In a news release last week, Alexandria Mayor Justin Wilson said the Champlain Towers South tragedy in Miami-Dade County last month was rare, but that officials in Virginia should now delve into building safety codes to see if they can be enhanced.
“The tragedy in Surfside has prompted legitimate questions about how we as a Commonwealth keep residents safe,” Wilson said in a tweet. “We look forward to working with Richmond on this issue.”
Stoney concurred while answering questions during his weekly news conference Wednesday.
“I think he makes a great point,” Stoney said. “I think that’s something we should explore as a commonwealth because the tragedy that occurred in Surfside is something we don’t want to see replicated anywhere in the country, but particularly here in Virginia.”
Unlike Richmond, some cities around the country conduct routine building inspections, said Jeff Roth, an author and former New York City official who worked with its fire department and other agencies on emergency management strategies.
He said New York City previously conducted inspections on some buildings every few years, but several years ago adopted a risk-analysis model to prioritize the reviews. He said other localities could adopt similar models based on a number of factors, including the age and condition of the building as well as history of building code violations.
“For a long time municipalities have been reactive, but there are others out there that are being more proactive, trying to understand the drivers of risk and go look at those things,” he said.
Carangelo, the city’s building commissioner, last week said the city does not have an ordinance or other regulations that require annual or regular safety inspections. He said state law mandates that building owners must maintain their structures to protect public health, safety and welfare, but that the city investigates issues only when they are brought to their attention.
In addition to reports from property owners or concerned residents, the city’s property maintenance inspectors and fire safety officials report observations about potential building problems, he said.
“When the city is made aware of an unsafe building or structure we will conduct an inspection and determine the proper course of action to mitigate the problem. This includes partnering with our colleagues in other city departments if and when necessary,” he said. “The final solution to any given situation may involve requiring the property owner to engage professional engineers, architects and contractors to generate observations, reports and to obtain permits or inspections for the new work.”
Carangelo said that’s the case for most localities in Virginia, but Les Jeter, a structural engineer with the firm Draper Aden Associates, which operates throughout the Mid-Atlantic with offices in Virginia and North Carolina, said some localities have rules that require the owners of certain types of buildings to maintain inspections or reviews periodically.
“That’s where it’s kind of a mix,” Jeter said. “Typically [an inspection] is only triggered when there’s an issue and if an owner or someone else calls for additional work to be done for review.”

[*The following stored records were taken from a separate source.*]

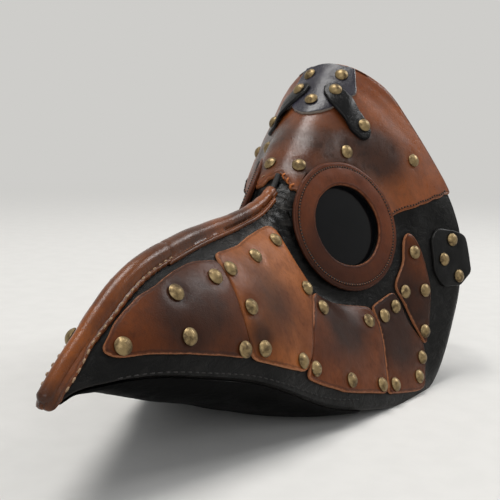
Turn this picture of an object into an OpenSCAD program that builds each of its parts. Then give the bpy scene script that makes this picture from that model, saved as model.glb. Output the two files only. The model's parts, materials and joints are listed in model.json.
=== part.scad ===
// Leather plague doctor mask: long riveted beak, round eye rings, brow panel and head straps.
// The wearer looks along -Y. X is across the face, Z is up from the table the mask rests on.

/* [Mask] */
// Half the width of the mask at the temples
half_width = 91; // [80:1:100]
// Reach of the beak in front of the nose bridge
beak_length = 205; // [170:1:235]
// Depth of the face part behind the nose bridge
face_depth = 114; // [105:1:125]
// Height of the crown above the table
crown_height = 205; // [185:1:225]

/* [Leather] */
// Thickness of the black body leather
body_t = 2.4; // [1.8:0.1:3]
// Thickness of the brown patches, brow and ridge cover
trim_t = 2; // [1.4:0.1:2.6]
// Gap left between two layers of leather
layer_gap = 0.3; // [0.2:0.05:0.5]
// Radius of the padded core along the top of the beak
core_r = 2.7; // [2.2:0.1:3.4]
// How far the belly under the beak hangs below its seam
belly_depth = 18; // [10:1:20]

/* [Eyes] */
// Outside diameter of the eye rings
ring_d = 80; // [70:1:84]
// Diameter of the eye opening
eye_d = 51; // [40:1:54]
// Height of an eye ring at its outer edge
ring_t = 3.2; // [2.6:0.1:4.5]
// How much the ring rises towards the eye opening
ring_rise = 1.4; // [0:0.1:2.5]
// How far a lens reaches under its ring
lens_lap = 4; // [2:0.5:6]

/* [Rivets] */
// Diameter of the domed rivet caps
cap_d = 8.6; // [7:0.1:9.5]
// Height of a cap's dome
cap_h = 2.2; // [1.4:0.1:3]
// Diameter of a rivet's post
post_d = 3; // [2:0.1:3.6]

/* [Straps] */
// Width of the head straps
strap_w = 25; // [18:1:28]
// Thickness of the head straps
strap_t = 2.4; // [1.8:0.1:3]
// How far the back strap stands behind the face part
strap_reach = 45; // [38:1:60]
// Height of the back strap's middle above the table
strap_z = 62; // [50:1:75]
// Wire diameter of the buckle frame and prong
wire_d = 3.2; // [2.6:0.1:4]
// Length of the buckle frame from bar to bar
buckle_l = 20; // [16:1:26]
// Diameter of the strap's adjusting holes
hole_d = 4.6; // [4:0.1:6]
// Spacing of the adjusting holes
hole_pitch = 10; // [8:1:12]

/* [Hidden] */
$fn = 48;

black = [0.13, 0.13, 0.14];
brown = [0.62, 0.33, 0.18];
brass = [0.66, 0.56, 0.34];
glass = [0.10, 0.10, 0.12];
steel = [0.55, 0.55, 0.56];

// ---- The body's surface -------------------------------------------------------------
// One half of the mask is a fan of ribs from the ridge line (x = 0) to the seam and rim.
// Each rib: ridge [y, z], rim [x, y, z], nose width, then the shoulder's share and width.
ribs = [
  [[-205,  55], [ 3, -205,  50],  2, 0.40,  3],
  [[-194,  65], [ 8, -196,  55],  4, 0.45,  7],
  [[-179,  76], [14, -181,  57],  7, 0.50, 12],
  [[-167,  84], [19, -167,  57],  9, 0.50, 17],
  [[-154,  92], [25, -153,  55], 11, 0.50, 22],
  [[-136,  99], [31, -137,  51], 13, 0.50, 28],
  [[-105, 105], [42, -105,  42], 15, 0.50, 38],
  [[ -82, 108], [51,  -84,  33], 16, 0.50, 45],
  [[ -54, 111], [61,  -52,  17], 16, 0.50, 50],
  [[ -26, 116], [70,  -27,   9], 15, 0.50, 51],
  [[  -4, 125], [77,   -2,   4], 16, 0.45, 44],
  [[   8, 137], [82,   24,   0], 19, 0.40, 44],
  [[  18, 147], [86,   50,   0], 21, 0.38, 48],
  [[  30, 159], [88,   66,   3], 22, 0.36, 51],
  [[  42, 170], [90,   80,  17], 23, 0.35, 54],
  [[  52, 179], [91,   94,  38], 23, 0.35, 56],
  [[  60, 186], [91,  106,  60], 23, 0.35, 56],
  [[  66, 192], [88,  114,  90], 22, 0.35, 52],
  [[  71, 196], [76,  114, 121], 21, 0.35, 45],
  [[  75, 200], [60,  106, 150], 19, 0.35, 37],
  [[  78, 202], [44,   97, 177], 17, 0.38, 29],
  [[  81, 205], [32,   91, 192], 14, 0.42, 23]
];
rib_rows = [for (r = ribs) [r[0][0], r[0][1], r[1][0], r[1][1], r[1][2], r[2], r[3], r[4]]];
last_rib = len(ribs) - 1;

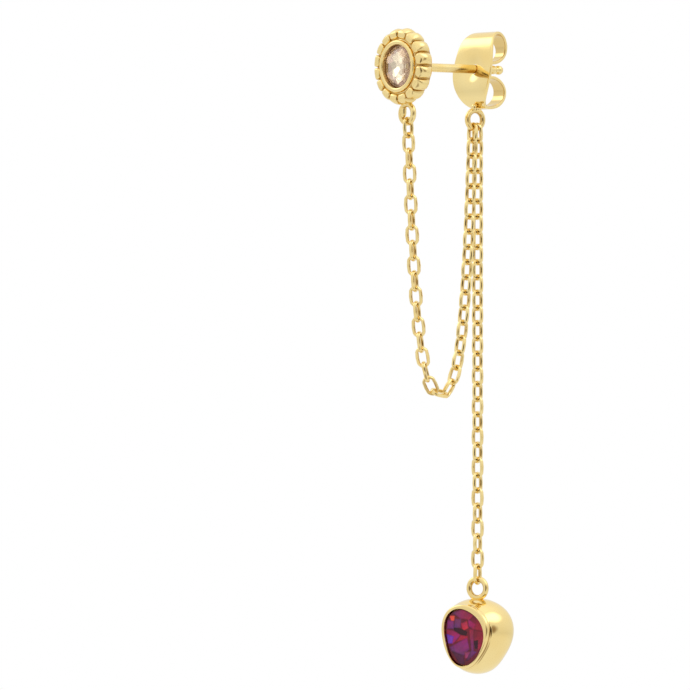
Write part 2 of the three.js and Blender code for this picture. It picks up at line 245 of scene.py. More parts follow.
# Pendant, in its own frame: the origin is in the middle of its ring, -Y is its front.
PENDANT_MIDDLE_Z = -4.16
PEBBLE = {"oval": 0.023, "oval_turn": 165.0, "lobes": 0.051, "lobe_turn": 60.8}
STONE = {"oval": 0.064, "oval_turn": -153.0, "lobes": 0.056, "lobe_turn": 45.5}
STONE_DOWN = 0.2
STONE_THICK = 0.9
STONE_SUNK = 0.2
STONE_EDGE = 0.06
STONE_GRAIN = 0.05
STONE_ROUND = 192
SEAT_ROUND = 96
# The cutter for the seat starts this far in front of the rim.
SEAT_CLEAR = 1.0
PENDANT_RIM = -2.08
PENDANT_EDGE = 0.05
# From the middle of the back to the rim: depth, and share of the pebble's radius.
PEBBLE_WALL = (
    {"y": 2.45, "share": 0.0},
    {"y": 2.43, "share": 0.2},
    {"y": 2.38, "share": 0.4},
    {"y": 2.2, "share": 0.66},
    {"y": 1.75, "share": 0.855},
    {"y": 1.1, "share": 0.965},
    {"y": 0.3, "share": 1.0},
    {"y": -0.5, "share": 0.974},
    {"y": -1.1, "share": 0.922},
    {"y": -1.45, "share": 0.878},
    {"y": -1.65, "share": 0.853},
    {"y": -1.86, "share": 0.843},
    {"y": -2.0, "share": 0.828},
    {"y": -2.07, "share": 0.8},
    {"y": -2.08, "share": 0.77},
)
PEBBLE_STEPS = 72
PEBBLE_ROUND = 128
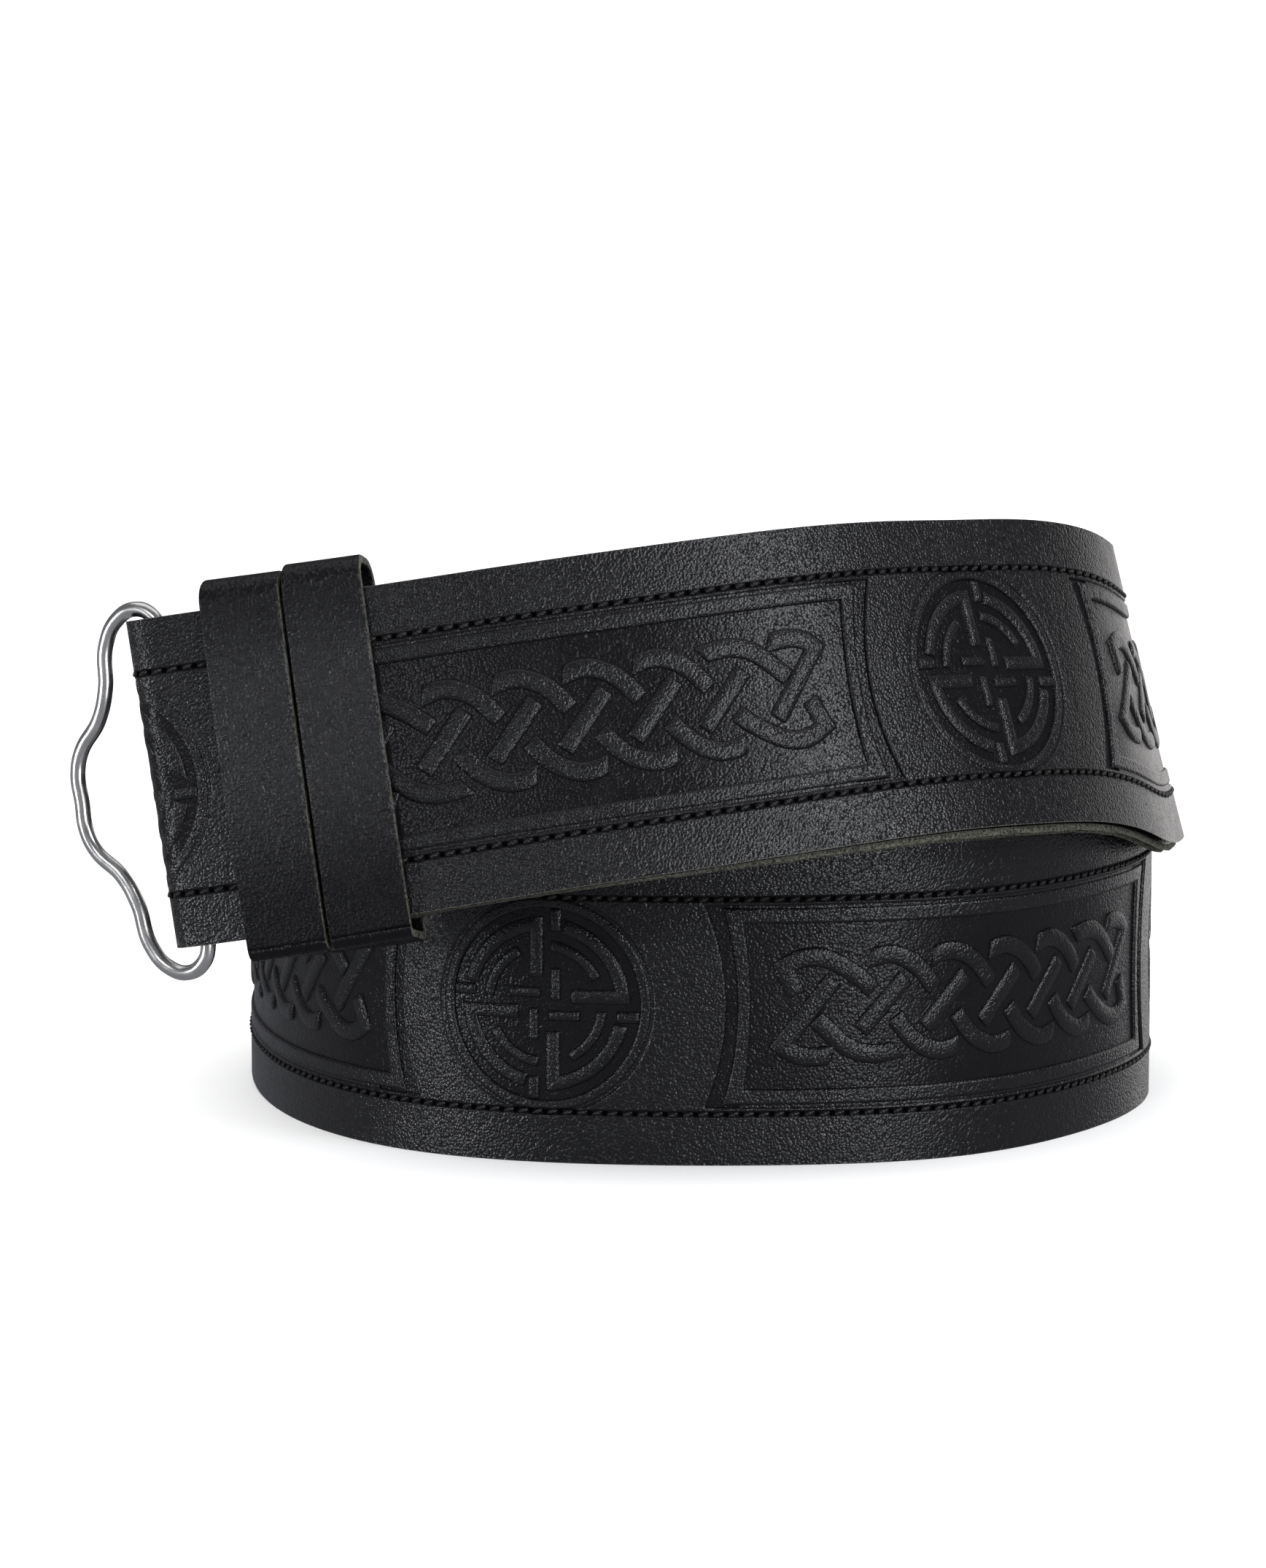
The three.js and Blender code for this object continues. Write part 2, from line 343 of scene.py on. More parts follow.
def only(piece):
    bpy.ops.object.select_all(action="DESELECT")
    piece.select_set(True)
    bpy.context.view_layer.objects.active = piece


def join(pieces):
    bpy.ops.object.select_all(action="DESELECT")
    for piece in pieces:
        piece.select_set(True)
    bpy.context.view_layer.objects.active = pieces[0]
    bpy.ops.object.join()
    return pieces[0]


def flat_plate(name, outlines, top, bottom, rim=0):
    """A plate laid out flat, filled between its outlines, with rounded rims."""
    curve = bpy.data.curves.new(name, "CURVE")
    curve.dimensions = "2D"
    curve.fill_mode = "BOTH"
    curve.extrude = (top - bottom) / 2 - rim
    curve.bevel_depth = rim
    curve.bevel_resolution = 2
    curve.offset = -rim
    for outline in outlines:
        spline = curve.splines.new("POLY")
        spline.points.add(len(outline) - 1)
        for point, (way, side) in zip(spline.points, outline):
            point.co = (way, side, 0, 1)
        spline.use_cyclic_u = True
    plate = bpy.data.objects.new(name, curve)
    bpy.context.collection.objects.link(plate)
    only(plate)
    bpy.ops.object.convert(target="MESH")
    bpy.ops.transform.translate(value=(0, 0, (top + bottom) / 2))
    bpy.ops.object.transform_apply(location=True, rotation=False, scale=False)
    return plate


def rectangle(low, high, half_width):
    return [(low, -half_width), (high, -half_width), (high, half_width), (low, half_width)]


def cut_across(piece, ways):
    """Cuts a flat piece across at each way, so that it can follow a bend."""
    only(piece)
    places = vertex_places(piece)
    for polygon in piece.data.polygons:
        reach = places[list(polygon.vertices), 0]
        polygon.select = bool(reach.max() > min(ways) and reach.min() < max(ways))
    bpy.ops.object.mode_set(mode="EDIT")
    bpy.ops.mesh.select_mode(type="FACE")
    bpy.ops.mesh.hide(unselected=True)
    for way in ways:
        bpy.ops.mesh.select_all(action="SELECT")
        bpy.ops.mesh.bisect(plane_co=(way, 0, 0), plane_no=(1, 0, 0))
    bpy.ops.mesh.reveal()
    bpy.ops.object.mode_set(mode="OBJECT")


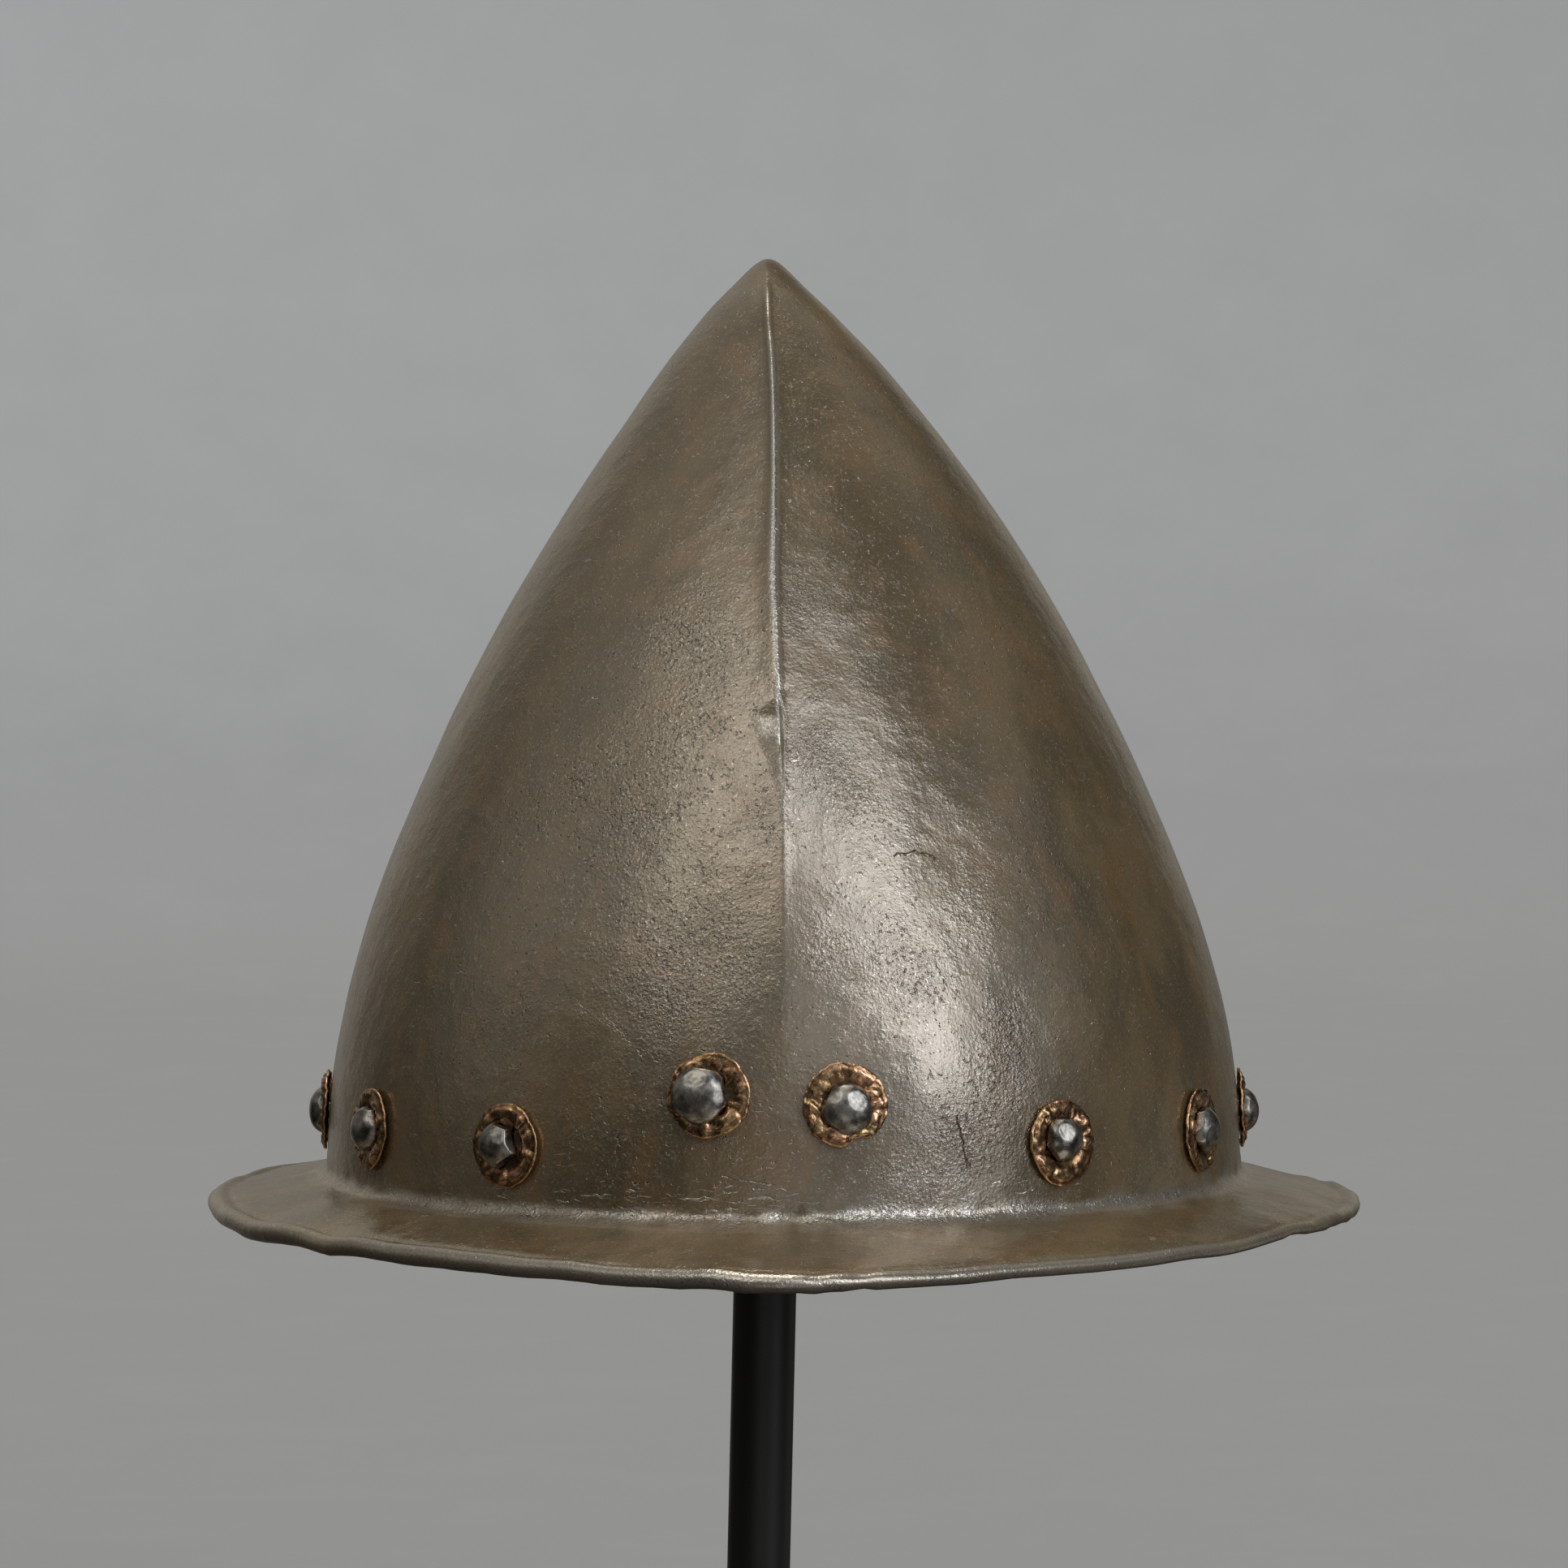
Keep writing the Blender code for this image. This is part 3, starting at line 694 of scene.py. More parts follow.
def seamless_paper(settings):
    """Matt grey paper with the faintest fibre. Its colour darkens towards its foot: painted shade, where
    less light falls.
    """
    material, node, place = new_material("seamless grey paper")
    height = node("SeparateXYZ", None, place).outputs["Z"]
    # Painted shade: the colour runs from the darker grey at the foot up to the lighter grey on the wall.
    up = node("MapRange", Value=height, From_Min=0.1, From_Max=0.65)
    fibre = lumps(node, place, 60, (0.3, 0.7), (-0.05, 0.05), 4.0)
    share = node("Math", ADD, up, fibre)
    colour = node("Mix", COLOURS, share, settings.paper_shaded_low, settings.paper_high)
    shader = node("BsdfPrincipled", Base_Color=colour, Roughness=0.9, Specular_IOR_Level=0.1)
    node("OutputMaterial", Surface=shader)
    return material


# ---------------------------------------------------------------- the plate
# Rows number the plate's rings: from the stalk's end down to 0 at the foot, then to -1 across the brim and
# to -2 round its turned edge.
COLUMNS = 140  # points round the helmet, before the surface is subdivided
CROWDING = 5.0  # how much closer the points stand beside the keels
CROWDED_REACH = 5.0  # mm from the keel
RING_STEP = 4.8 * MM  # between rings up the skull
BRIM_SHARES = (0.12, 0.24, 0.36, 0.48, 0.6, 0.72, 0.83, 0.91, 0.95, 0.98, 1.0)
BEAD_DEGREES = (96, 66, 36, 8, -20, -50, -80, -112, -145, -170)
FILLET_SHARES = {0.0: 0.35, -0.05: 0.7}  # by row
CORNER_ROW = FOOT_ROW + 0.08  # a ring that keeps the corner at the brim crisp
FINE_ANGLE, FINE_RISES = 9, (96, 119)  # where the notches need finer faces, in degrees and mm
HAMMER_WAVES = ((45 * MM, 1), (14 * MM, 0.4))  # sizes, and depths as shares of the setting
KEEL_START = 0.3  # the row above which the keel has its bead and notches
CREASE_END = -0.2  # the row out to which the marks at the skull's foot reach
WORN_ROWS, EDGE_WORN = (-2, -1.9, -1.75, -1.35, -1.1, -0.97), (0, 0.1, 0.1, 0.8, 1, 0)


def column_angles(half_width):
    """Angles round the helmet, closer together beside the two keels."""
    reach = min(CROWDED_REACH / half_width, 0.5)
    quarter = np.linspace(0, math.pi / 2, 300)
    crowded = quarter + CROWDING * reach * np.tanh(quarter / reach)
    to_side = np.interp(np.linspace(0, 1, COLUMNS // 4 + 1), crowded / crowded[-1], quarter)
    to_back = np.concatenate([to_side, math.pi - to_side[-2::-1]])
    return np.concatenate([to_back, 2 * math.pi - to_back[-2:0:-1]])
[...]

Unlike the Virginia Department of Transportation, which maintains a list of bridges in order to organize routine inspections and a maintenance schedule, he said there is nothing like that for buildings throughout the state.
Jeter said he thinks the likelihood of a tragedy like the one in the Miami area is unlikely to occur in Virginia, as large building owners are generally proactive about having engineers inspect potential damage that could lead to a catastrophe.
“Risk far outweighs non-movement,” he said. “As someone who does this for a living, I have never felt uneasy throughout the state of Virginia going into structures.”
Still, the Richmond Times-Dispatch has noted signs of deteriorating buildings downtown in recent years. In 2019, bricks from the wall of a building on Sixth Street between Franklin and Main streets fell from five stories above the street. And in 2018, a two-story building at the intersection of North First and East Duval streets partially collapsed.
Roth, the former New York City official, said that regularly scheduled inspections and following up on reports from the public and government officials are good practices, but that localities should consider more proactive and data-driven approaches to regularly inspect buildings at higher risk of collapse.
In Florida, emergency workers gave up Wednesday on any hope of finding survivors in the collapsed condo building, telling sobbing families that there was “no chance of life” in the rubble as crews shifted their efforts to recovering more remains.
Authorities are launching a grand jury investigation into the collapse and at least six lawsuits have been filed by Champlain Towers South families. Media reports have noted that engineers knew the building was in poor condition and needed repairs.
Roth said that fact highlights the need for more government oversight so that officials can plainly say how urgently repairs are needed and determine whether a building is still safe to occupy.
“I think that’s where a municipal government can step in and help understand if they have the data,” he said.